[Begin ENTRIES PROVIDED]

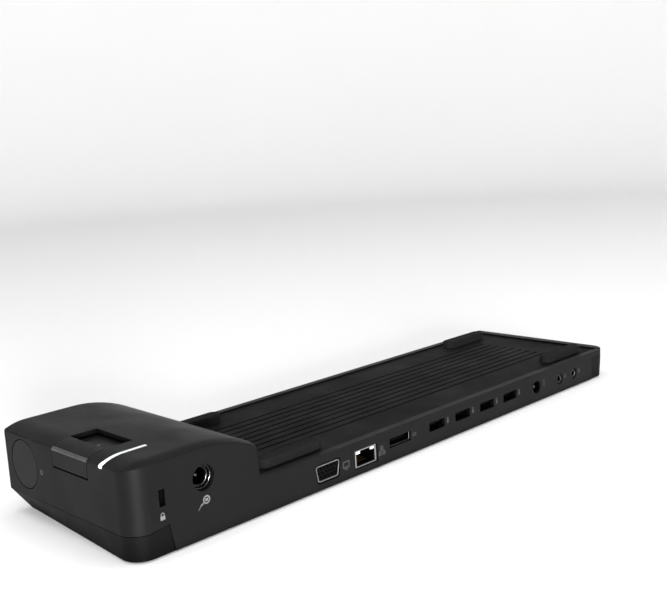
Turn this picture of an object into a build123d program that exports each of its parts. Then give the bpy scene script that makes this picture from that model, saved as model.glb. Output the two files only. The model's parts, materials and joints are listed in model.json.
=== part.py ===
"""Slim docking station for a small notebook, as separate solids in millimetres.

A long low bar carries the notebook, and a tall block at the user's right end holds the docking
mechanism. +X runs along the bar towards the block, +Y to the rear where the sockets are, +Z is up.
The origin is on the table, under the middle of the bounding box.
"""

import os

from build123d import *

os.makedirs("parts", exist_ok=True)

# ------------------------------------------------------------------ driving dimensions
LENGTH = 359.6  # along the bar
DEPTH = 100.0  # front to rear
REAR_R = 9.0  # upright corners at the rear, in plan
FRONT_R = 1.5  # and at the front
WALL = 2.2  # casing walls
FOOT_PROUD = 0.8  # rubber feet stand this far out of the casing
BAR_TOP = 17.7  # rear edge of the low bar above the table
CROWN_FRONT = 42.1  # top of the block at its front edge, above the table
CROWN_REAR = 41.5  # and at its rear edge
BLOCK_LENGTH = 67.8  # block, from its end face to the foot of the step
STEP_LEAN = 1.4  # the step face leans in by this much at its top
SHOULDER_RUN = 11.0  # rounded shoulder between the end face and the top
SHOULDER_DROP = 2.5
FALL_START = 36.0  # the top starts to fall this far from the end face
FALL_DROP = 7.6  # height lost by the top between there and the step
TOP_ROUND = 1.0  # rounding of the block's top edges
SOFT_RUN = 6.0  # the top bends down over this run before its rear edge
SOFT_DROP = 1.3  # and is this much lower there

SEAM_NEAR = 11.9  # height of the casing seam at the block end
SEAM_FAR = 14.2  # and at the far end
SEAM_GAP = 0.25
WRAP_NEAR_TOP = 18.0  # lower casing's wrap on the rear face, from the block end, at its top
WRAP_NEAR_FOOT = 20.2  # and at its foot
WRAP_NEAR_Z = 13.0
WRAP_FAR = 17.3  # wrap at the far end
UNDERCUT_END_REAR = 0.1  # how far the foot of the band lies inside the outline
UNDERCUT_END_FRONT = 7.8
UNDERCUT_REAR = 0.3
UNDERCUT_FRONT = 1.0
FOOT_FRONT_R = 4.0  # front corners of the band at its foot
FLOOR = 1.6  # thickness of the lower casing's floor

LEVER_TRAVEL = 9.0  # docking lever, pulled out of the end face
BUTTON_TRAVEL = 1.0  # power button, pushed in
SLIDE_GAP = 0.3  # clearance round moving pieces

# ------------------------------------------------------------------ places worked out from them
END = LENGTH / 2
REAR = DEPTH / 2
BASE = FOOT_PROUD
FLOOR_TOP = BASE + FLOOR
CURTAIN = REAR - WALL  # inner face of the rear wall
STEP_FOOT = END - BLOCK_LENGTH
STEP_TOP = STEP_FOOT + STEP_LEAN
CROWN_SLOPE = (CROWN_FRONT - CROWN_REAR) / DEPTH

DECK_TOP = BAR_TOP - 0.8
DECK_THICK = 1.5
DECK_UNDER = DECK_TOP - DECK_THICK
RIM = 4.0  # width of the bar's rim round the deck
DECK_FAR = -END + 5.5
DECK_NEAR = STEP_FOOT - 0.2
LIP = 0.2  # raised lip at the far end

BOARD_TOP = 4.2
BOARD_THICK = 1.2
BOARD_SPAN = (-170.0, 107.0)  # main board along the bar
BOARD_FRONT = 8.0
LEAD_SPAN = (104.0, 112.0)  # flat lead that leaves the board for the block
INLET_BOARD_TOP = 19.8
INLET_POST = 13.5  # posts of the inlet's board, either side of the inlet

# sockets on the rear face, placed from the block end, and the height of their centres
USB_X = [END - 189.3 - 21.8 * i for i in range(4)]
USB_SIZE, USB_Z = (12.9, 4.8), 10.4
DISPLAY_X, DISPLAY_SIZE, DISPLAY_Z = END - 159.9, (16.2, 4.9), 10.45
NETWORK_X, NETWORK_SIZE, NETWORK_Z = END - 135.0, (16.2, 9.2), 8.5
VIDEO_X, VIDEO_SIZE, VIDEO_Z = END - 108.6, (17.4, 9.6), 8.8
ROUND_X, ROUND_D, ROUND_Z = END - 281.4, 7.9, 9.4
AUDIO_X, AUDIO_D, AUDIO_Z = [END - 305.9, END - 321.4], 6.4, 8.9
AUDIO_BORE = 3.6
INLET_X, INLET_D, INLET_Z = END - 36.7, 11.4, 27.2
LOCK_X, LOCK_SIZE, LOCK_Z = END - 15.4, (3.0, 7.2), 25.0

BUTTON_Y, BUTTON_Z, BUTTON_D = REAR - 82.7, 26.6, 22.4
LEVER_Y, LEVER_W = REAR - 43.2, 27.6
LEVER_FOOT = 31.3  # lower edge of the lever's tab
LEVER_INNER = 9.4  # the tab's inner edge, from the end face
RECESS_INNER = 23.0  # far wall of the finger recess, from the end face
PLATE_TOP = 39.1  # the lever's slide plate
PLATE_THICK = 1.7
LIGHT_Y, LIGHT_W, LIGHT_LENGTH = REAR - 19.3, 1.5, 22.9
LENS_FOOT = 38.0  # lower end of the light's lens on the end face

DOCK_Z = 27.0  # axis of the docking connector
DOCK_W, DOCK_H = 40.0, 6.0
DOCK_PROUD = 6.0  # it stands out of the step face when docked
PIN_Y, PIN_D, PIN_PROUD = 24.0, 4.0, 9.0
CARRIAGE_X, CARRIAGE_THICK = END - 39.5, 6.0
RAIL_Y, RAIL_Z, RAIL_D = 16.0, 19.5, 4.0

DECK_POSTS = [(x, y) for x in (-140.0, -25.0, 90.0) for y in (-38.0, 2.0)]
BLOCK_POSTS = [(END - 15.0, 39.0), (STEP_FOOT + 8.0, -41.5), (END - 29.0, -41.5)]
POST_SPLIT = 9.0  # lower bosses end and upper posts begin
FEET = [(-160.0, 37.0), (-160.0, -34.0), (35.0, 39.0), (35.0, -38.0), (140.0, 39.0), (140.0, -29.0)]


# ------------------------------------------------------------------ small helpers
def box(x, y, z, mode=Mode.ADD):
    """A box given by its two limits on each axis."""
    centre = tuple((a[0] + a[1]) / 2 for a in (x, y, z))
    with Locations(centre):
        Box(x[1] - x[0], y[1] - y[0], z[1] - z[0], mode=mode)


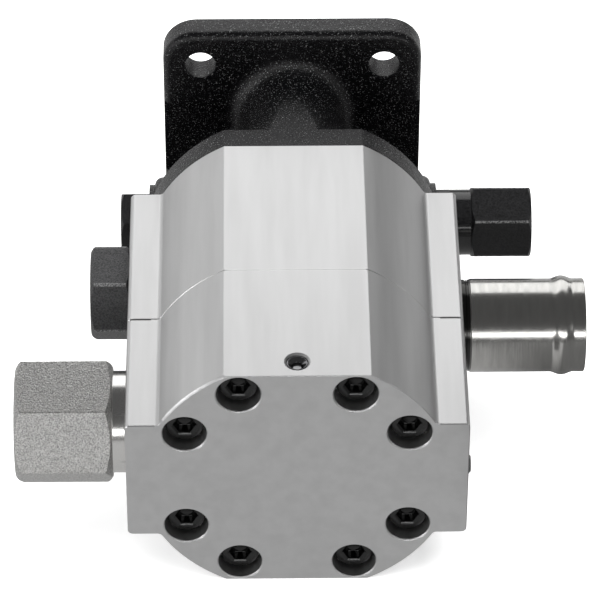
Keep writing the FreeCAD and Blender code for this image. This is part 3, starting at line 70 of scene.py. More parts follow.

[End ENTRIES PROVIDED]

EXERCISE INSTRUCTIONS:
Quote the material exactly, leaving nothing out.

FULL OUTPUT:
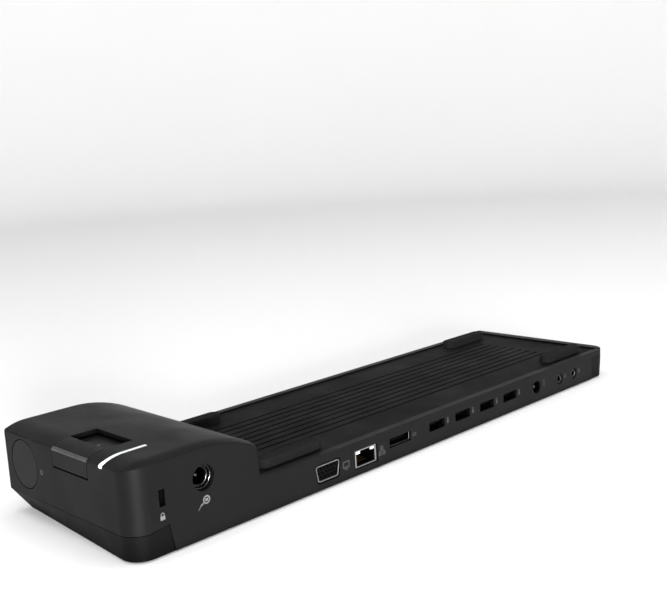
Turn this picture of an object into a build123d program that exports each of its parts. Then give the bpy scene script that makes this picture from that model, saved as model.glb. Output the two files only. The model's parts, materials and joints are listed in model.json.
=== part.py ===
"""Slim docking station for a small notebook, as separate solids in millimetres.

A long low bar carries the notebook, and a tall block at the user's right end holds the docking
mechanism. +X runs along the bar towards the block, +Y to the rear where the sockets are, +Z is up.
The origin is on the table, under the middle of the bounding box.
"""

import os

from build123d import *

os.makedirs("parts", exist_ok=True)

# ------------------------------------------------------------------ driving dimensions
LENGTH = 359.6  # along the bar
DEPTH = 100.0  # front to rear
REAR_R = 9.0  # upright corners at the rear, in plan
FRONT_R = 1.5  # and at the front
WALL = 2.2  # casing walls
FOOT_PROUD = 0.8  # rubber feet stand this far out of the casing
BAR_TOP = 17.7  # rear edge of the low bar above the table
CROWN_FRONT = 42.1  # top of the block at its front edge, above the table
CROWN_REAR = 41.5  # and at its rear edge
BLOCK_LENGTH = 67.8  # block, from its end face to the foot of the step
STEP_LEAN = 1.4  # the step face leans in by this much at its top
SHOULDER_RUN = 11.0  # rounded shoulder between the end face and the top
SHOULDER_DROP = 2.5
FALL_START = 36.0  # the top starts to fall this far from the end face
FALL_DROP = 7.6  # height lost by the top between there and the step
TOP_ROUND = 1.0  # rounding of the block's top edges
SOFT_RUN = 6.0  # the top bends down over this run before its rear edge
SOFT_DROP = 1.3  # and is this much lower there

SEAM_NEAR = 11.9  # height of the casing seam at the block end
SEAM_FAR = 14.2  # and at the far end
SEAM_GAP = 0.25
WRAP_NEAR_TOP = 18.0  # lower casing's wrap on the rear face, from the block end, at its top
WRAP_NEAR_FOOT = 20.2  # and at its foot
WRAP_NEAR_Z = 13.0
WRAP_FAR = 17.3  # wrap at the far end
UNDERCUT_END_REAR = 0.1  # how far the foot of the band lies inside the outline
UNDERCUT_END_FRONT = 7.8
UNDERCUT_REAR = 0.3
UNDERCUT_FRONT = 1.0
FOOT_FRONT_R = 4.0  # front corners of the band at its foot
FLOOR = 1.6  # thickness of the lower casing's floor

LEVER_TRAVEL = 9.0  # docking lever, pulled out of the end face
BUTTON_TRAVEL = 1.0  # power button, pushed in
SLIDE_GAP = 0.3  # clearance round moving pieces

# ------------------------------------------------------------------ places worked out from them
END = LENGTH / 2
REAR = DEPTH / 2
BASE = FOOT_PROUD
FLOOR_TOP = BASE + FLOOR
CURTAIN = REAR - WALL  # inner face of the rear wall
STEP_FOOT = END - BLOCK_LENGTH
STEP_TOP = STEP_FOOT + STEP_LEAN
CROWN_SLOPE = (CROWN_FRONT - CROWN_REAR) / DEPTH

DECK_TOP = BAR_TOP - 0.8
DECK_THICK = 1.5
DECK_UNDER = DECK_TOP - DECK_THICK
RIM = 4.0  # width of the bar's rim round the deck
DECK_FAR = -END + 5.5
DECK_NEAR = STEP_FOOT - 0.2
LIP = 0.2  # raised lip at the far end

BOARD_TOP = 4.2
BOARD_THICK = 1.2
BOARD_SPAN = (-170.0, 107.0)  # main board along the bar
BOARD_FRONT = 8.0
LEAD_SPAN = (104.0, 112.0)  # flat lead that leaves the board for the block
INLET_BOARD_TOP = 19.8
INLET_POST = 13.5  # posts of the inlet's board, either side of the inlet

# sockets on the rear face, placed from the block end, and the height of their centres
USB_X = [END - 189.3 - 21.8 * i for i in range(4)]
USB_SIZE, USB_Z = (12.9, 4.8), 10.4
DISPLAY_X, DISPLAY_SIZE, DISPLAY_Z = END - 159.9, (16.2, 4.9), 10.45
NETWORK_X, NETWORK_SIZE, NETWORK_Z = END - 135.0, (16.2, 9.2), 8.5
VIDEO_X, VIDEO_SIZE, VIDEO_Z = END - 108.6, (17.4, 9.6), 8.8
ROUND_X, ROUND_D, ROUND_Z = END - 281.4, 7.9, 9.4
AUDIO_X, AUDIO_D, AUDIO_Z = [END - 305.9, END - 321.4], 6.4, 8.9
AUDIO_BORE = 3.6
INLET_X, INLET_D, INLET_Z = END - 36.7, 11.4, 27.2
LOCK_X, LOCK_SIZE, LOCK_Z = END - 15.4, (3.0, 7.2), 25.0

BUTTON_Y, BUTTON_Z, BUTTON_D = REAR - 82.7, 26.6, 22.4
LEVER_Y, LEVER_W = REAR - 43.2, 27.6
LEVER_FOOT = 31.3  # lower edge of the lever's tab
LEVER_INNER = 9.4  # the tab's inner edge, from the end face
RECESS_INNER = 23.0  # far wall of the finger recess, from the end face
PLATE_TOP = 39.1  # the lever's slide plate
PLATE_THICK = 1.7
LIGHT_Y, LIGHT_W, LIGHT_LENGTH = REAR - 19.3, 1.5, 22.9
LENS_FOOT = 38.0  # lower end of the light's lens on the end face

DOCK_Z = 27.0  # axis of the docking connector
DOCK_W, DOCK_H = 40.0, 6.0
DOCK_PROUD = 6.0  # it stands out of the step face when docked
PIN_Y, PIN_D, PIN_PROUD = 24.0, 4.0, 9.0
CARRIAGE_X, CARRIAGE_THICK = END - 39.5, 6.0
RAIL_Y, RAIL_Z, RAIL_D = 16.0, 19.5, 4.0

DECK_POSTS = [(x, y) for x in (-140.0, -25.0, 90.0) for y in (-38.0, 2.0)]
BLOCK_POSTS = [(END - 15.0, 39.0), (STEP_FOOT + 8.0, -41.5), (END - 29.0, -41.5)]
POST_SPLIT = 9.0  # lower bosses end and upper posts begin
FEET = [(-160.0, 37.0), (-160.0, -34.0), (35.0, 39.0), (35.0, -38.0), (140.0, 39.0), (140.0, -29.0)]


# ------------------------------------------------------------------ small helpers
def box(x, y, z, mode=Mode.ADD):
    """A box given by its two limits on each axis."""
    centre = tuple((a[0] + a[1]) / 2 for a in (x, y, z))
    with Locations(centre):
        Box(x[1] - x[0], y[1] - y[0], z[1] - z[0], mode=mode)


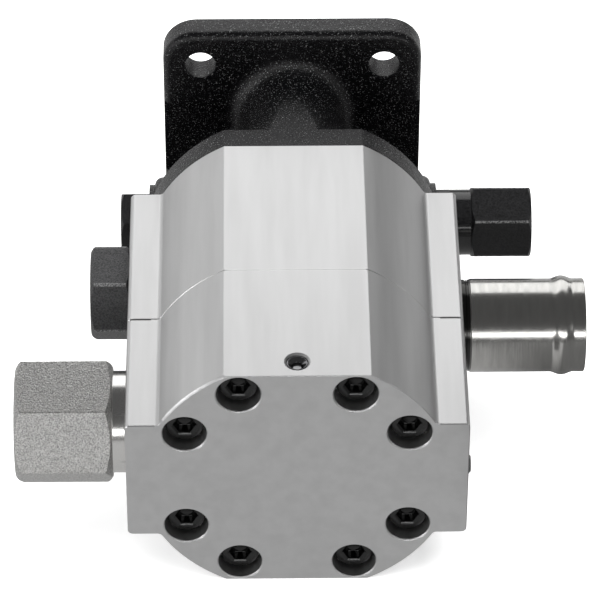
Keep writing the FreeCAD and Blender code for this image. This is part 3, starting at line 70 of scene.py. More parts follow.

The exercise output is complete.